Le Crucifix que Marie-Amélie avait rapporté de Bavière faisait partie des biens vendus. Il fût acquis par le sieur Clément FENARD habitant la commune de Pouan-Les-Vallées, une commune distante de 20 kilomètres de Villacerf.
Au fil des héritages, le Crucifix fût transmis à la famille BONNET implantée à Vaupoisson, une commune distante de 13 kilomètres de Pouan-Les-Vallées et il parvint en 1858 entre les mains de Mr CHAMOIS ancien notaire qui avait exercé sa charge à Chavanges, une commune située dans l'arrondissement d'Arcis.
Extrait de l'Annuaire administratif, statistique et commercial du département de l'Aube - Année 1856 -
C’est grâce à Mr CHAMOIS qu’on connait parfaitement l’origine du Crucifix.
Lorsqu’il en hérita de la famille BONNET il eût à coeur de réunir les éléments matériels qui prouvaient qu'il s'agissait bien du Crucifix que la Comtesse de Villacerf avait rapporté de Bavière et placé dans sa chambre à coucher de son Château de Villacerf. Il diligenta une enquête conduite par un Employé de la préfecture de l’Aube et par le Maire de la commune de Villacerf.
Au cours de son enquête Le Maire de la commune de Villacerf a recueilli le témoignage de la veuve GUILLOT qui avait fréquenté le Château de Villacerf dès sa prime jeunesse. Le 24 octobre 1858 il adresse une correspondance à Mr CHAMOIS Propriétaire à Chavanges où il écrit « C’est ainsi que la veuve Guillot m’a déclaré, en présence de Mr Mathias, avoir vu bien des fois dans son jeune âge, le Crucifix de Mme d’Hautefort qui était désigné parmi les gens du Château et dans le village, sous le nom de « beau Crucifix de Mme la Comtesse » dans la chambre de qui il était resté à côté du portrait de Mr le Comte d’Hautefort jusqu’à ce que Mr l’abbé Saget, aumonier de Mme d’Hautefort lui a fait transporter dans la chapelle du Château.
La veuve Guillot nous a assuré avoir appris de la bouche même de Mme la Comtesse que le Christ avait été rapporté par elle de Bavière dans un de ses derniers voyages et qu’elle y attachait une très grande importance.
Elle se rappelle parfaitement la couleur jaune du bois, le velours violet et le cadre cintré et doré dans lequel il se trouvait »
Elle se rappelle parfaitement la couleur jaune du bois, le velours violet et le cadre cintré et doré dans lequel il se trouvait »
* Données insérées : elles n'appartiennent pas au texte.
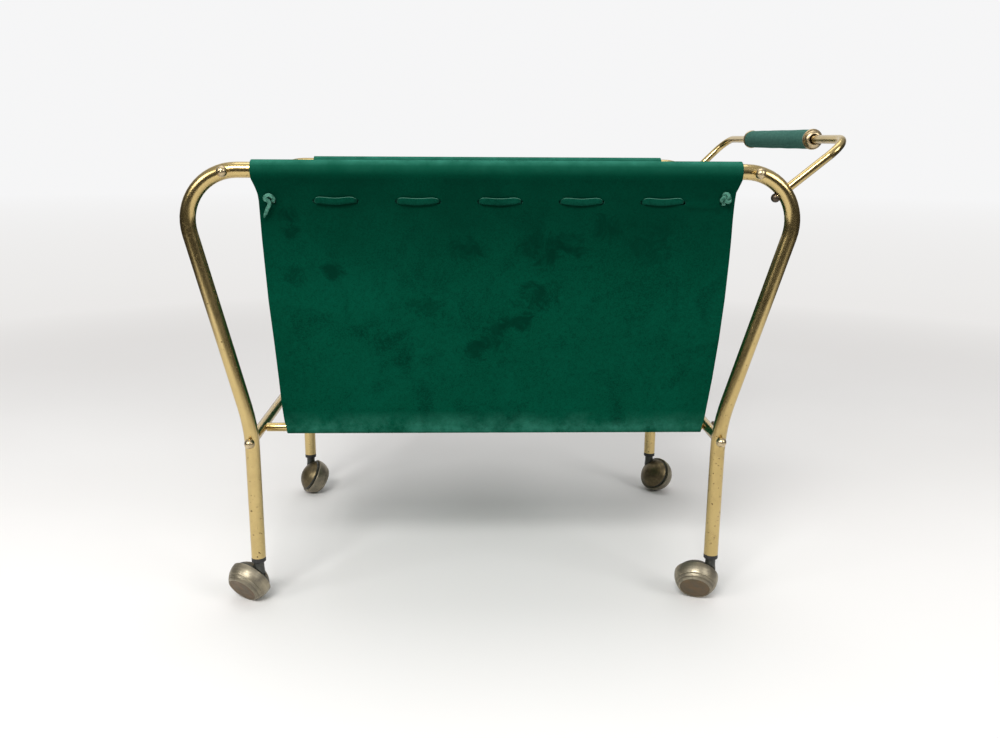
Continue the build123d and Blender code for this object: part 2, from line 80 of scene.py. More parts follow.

Extrait de la correspondance adressée par le Maire de la commune de Villacerf le 24 octobre 1858 à Mr Chamois propriétaire du Crucifix
Un inventaire antérieur à 1791, conservé dans les Archives de l’Aube, dresse la liste des biens meublants le Château de Villacerf et confirme la présence dans la chambre de Mme de HAUTEFORT d' Un crucifix à cadre doré velours violet.
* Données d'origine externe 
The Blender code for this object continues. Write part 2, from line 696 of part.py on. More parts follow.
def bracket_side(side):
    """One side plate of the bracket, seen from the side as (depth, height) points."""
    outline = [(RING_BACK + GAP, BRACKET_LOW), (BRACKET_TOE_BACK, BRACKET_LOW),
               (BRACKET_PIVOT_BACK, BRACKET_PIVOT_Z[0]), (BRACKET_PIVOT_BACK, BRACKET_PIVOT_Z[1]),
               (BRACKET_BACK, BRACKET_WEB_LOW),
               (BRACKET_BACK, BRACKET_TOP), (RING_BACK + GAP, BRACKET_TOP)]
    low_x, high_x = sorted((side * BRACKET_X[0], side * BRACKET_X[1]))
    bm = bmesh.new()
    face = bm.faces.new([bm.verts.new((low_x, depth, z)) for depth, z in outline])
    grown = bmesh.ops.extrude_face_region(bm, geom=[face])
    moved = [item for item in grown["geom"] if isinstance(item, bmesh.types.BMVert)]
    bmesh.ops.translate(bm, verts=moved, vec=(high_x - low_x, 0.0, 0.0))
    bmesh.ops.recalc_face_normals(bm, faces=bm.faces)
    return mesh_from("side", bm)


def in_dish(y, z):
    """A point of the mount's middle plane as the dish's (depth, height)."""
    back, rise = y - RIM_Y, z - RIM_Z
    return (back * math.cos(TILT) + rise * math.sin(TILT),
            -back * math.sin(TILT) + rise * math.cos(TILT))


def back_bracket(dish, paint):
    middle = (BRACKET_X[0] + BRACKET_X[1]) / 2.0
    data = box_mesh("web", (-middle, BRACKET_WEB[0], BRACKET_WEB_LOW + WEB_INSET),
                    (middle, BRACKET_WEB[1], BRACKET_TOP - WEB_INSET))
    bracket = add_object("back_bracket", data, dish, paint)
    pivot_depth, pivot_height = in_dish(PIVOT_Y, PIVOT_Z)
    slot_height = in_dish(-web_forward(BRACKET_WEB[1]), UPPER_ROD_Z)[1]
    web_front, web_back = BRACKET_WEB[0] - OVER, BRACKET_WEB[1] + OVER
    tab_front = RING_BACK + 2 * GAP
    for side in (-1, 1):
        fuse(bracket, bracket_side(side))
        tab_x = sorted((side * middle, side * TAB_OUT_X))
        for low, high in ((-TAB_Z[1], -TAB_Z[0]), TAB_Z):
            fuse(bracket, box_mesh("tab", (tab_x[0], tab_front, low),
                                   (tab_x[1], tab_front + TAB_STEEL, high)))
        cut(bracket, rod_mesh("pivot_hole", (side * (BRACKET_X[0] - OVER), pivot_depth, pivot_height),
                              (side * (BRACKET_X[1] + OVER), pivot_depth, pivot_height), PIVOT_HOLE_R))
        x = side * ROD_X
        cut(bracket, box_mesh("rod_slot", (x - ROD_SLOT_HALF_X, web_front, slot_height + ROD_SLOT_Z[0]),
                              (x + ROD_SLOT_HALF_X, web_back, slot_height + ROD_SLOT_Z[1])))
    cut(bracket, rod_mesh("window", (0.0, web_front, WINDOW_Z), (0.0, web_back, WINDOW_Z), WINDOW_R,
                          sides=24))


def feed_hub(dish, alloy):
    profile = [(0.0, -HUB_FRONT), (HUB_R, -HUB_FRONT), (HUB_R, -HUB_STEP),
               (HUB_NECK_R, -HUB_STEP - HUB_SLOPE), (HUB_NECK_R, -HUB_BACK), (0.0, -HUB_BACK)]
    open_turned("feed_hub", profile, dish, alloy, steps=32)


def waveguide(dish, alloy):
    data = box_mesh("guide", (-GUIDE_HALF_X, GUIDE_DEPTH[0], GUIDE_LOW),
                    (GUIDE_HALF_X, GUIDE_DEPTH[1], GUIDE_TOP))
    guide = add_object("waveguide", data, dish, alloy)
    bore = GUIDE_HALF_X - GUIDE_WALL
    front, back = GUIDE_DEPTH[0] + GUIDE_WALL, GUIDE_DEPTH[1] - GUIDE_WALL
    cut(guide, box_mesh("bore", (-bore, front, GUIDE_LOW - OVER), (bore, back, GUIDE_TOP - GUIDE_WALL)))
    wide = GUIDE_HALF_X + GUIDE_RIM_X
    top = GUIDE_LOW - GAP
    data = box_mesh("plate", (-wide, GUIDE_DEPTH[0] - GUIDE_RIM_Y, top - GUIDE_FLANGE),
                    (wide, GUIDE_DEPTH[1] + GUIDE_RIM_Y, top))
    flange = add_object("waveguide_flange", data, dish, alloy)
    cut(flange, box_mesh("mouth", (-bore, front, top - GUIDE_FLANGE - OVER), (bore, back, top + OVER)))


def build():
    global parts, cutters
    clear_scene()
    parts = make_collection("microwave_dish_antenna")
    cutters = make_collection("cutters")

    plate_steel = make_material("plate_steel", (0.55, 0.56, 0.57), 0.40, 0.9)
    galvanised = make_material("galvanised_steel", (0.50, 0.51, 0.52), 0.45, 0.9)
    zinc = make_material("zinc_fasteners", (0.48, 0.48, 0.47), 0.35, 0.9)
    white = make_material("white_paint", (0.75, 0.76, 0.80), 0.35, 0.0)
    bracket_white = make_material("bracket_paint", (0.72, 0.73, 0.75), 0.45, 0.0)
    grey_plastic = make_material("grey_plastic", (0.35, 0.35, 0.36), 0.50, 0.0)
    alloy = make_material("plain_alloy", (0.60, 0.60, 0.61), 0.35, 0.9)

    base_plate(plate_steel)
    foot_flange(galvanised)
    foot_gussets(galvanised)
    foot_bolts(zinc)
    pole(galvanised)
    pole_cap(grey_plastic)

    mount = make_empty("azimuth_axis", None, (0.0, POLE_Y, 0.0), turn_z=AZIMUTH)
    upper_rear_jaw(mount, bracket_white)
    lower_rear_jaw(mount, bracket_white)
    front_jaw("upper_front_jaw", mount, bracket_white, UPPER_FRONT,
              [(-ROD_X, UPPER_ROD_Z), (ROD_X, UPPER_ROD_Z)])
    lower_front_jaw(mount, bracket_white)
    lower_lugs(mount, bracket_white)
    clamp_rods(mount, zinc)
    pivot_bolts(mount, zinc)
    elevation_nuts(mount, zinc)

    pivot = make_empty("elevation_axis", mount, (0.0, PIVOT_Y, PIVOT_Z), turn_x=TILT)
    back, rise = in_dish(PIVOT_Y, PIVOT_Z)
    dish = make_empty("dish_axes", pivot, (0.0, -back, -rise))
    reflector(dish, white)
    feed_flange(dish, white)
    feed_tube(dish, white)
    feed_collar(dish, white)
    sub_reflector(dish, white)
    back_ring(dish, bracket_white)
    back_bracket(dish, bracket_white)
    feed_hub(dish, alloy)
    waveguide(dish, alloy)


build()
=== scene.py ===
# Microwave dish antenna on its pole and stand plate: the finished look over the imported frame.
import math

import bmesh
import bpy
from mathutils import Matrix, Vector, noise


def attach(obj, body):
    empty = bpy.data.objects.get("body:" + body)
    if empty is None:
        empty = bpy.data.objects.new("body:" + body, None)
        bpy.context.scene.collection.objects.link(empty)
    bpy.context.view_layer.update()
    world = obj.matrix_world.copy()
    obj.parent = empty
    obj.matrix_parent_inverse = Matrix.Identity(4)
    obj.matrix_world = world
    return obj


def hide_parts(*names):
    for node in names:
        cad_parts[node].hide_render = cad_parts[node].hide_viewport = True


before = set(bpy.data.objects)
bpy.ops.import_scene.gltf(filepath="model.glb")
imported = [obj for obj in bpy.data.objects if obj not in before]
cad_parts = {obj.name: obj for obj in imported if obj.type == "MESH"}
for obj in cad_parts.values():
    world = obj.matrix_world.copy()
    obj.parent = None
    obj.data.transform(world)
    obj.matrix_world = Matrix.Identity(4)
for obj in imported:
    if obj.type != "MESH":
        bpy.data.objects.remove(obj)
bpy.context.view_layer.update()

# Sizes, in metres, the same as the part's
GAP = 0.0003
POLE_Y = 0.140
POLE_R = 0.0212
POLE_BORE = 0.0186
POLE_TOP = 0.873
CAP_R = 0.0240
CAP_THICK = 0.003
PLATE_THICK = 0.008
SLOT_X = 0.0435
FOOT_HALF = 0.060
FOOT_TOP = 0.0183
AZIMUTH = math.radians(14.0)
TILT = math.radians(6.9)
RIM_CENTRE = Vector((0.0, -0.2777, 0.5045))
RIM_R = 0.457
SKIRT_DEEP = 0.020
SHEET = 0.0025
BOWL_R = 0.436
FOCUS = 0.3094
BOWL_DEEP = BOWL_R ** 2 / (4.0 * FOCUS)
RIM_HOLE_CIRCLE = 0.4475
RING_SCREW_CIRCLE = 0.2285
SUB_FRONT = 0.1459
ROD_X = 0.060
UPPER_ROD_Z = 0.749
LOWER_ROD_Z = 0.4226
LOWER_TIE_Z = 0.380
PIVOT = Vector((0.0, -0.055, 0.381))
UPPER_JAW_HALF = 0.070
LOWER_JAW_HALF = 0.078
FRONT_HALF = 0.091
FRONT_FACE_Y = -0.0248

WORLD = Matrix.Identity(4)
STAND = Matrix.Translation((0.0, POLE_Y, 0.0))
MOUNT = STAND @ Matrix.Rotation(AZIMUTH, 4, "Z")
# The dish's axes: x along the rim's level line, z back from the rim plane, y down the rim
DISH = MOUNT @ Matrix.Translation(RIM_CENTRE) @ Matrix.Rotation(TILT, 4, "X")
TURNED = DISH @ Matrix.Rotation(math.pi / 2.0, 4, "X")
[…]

Extrait conforme de l'Etat des meubles qui étaient dans les appartements du Château de Villacerf
Fort des pièces qu'il avait réunies prouvant qu'il détenait bien le Crucifix qui avait orné la chambre de Marie Amélie de Bavière au Château de Villacerf Mr CHAMOIS préta le Crucifix à une grande exposition qui s’ouvrît à Troyes le 1er août 1864 dans la salle du synode à l’évêché et dans les salles du musée.
S'affichant sous le N°414, il fût un des objets d’art les plus remarqués de l’exposition.
Extrait du Caalogue des Objets d'Art anciens exposés à l'Évéché et au Musée de Troyes le 1er Août 1864
Dans son édition du mercredi 24 août 1864, le journal Le Napoléonien consacre une colonne entière au Christ de Villacerf. L’auteur de l’article, l’historien et écrivain Albert MAURIN ne masque pas son enthousiasme et écrit « Au milieu des richesses de l’exposition de la salle du Synode, il brille d’un éclat incomparable, et nous n’hésitons pas à dire que le Christ de Villacerf est un des plus précieux spécimens de sculpture que nous ayons vus, non seulement en France, mais encore en Belgique, où cette branche de l’art a compté d’illustres maitres. »
A son tour Mr CHAMOIS s'est éteint et le 18 juin 1903 Me GRIGNARD, Commissaire Priseur à Troyes, procéda à la vente DROUOT, du nom d’un parent de Mr CHAMOIS, dans laquelle figurait le Crucifix. Contre la somme de 605 francs frais inclus il entra dans le patrimoine d'une Famille troyenne qui l'a conservé pendant tout le XXème siècle et jusqu'à nos jours.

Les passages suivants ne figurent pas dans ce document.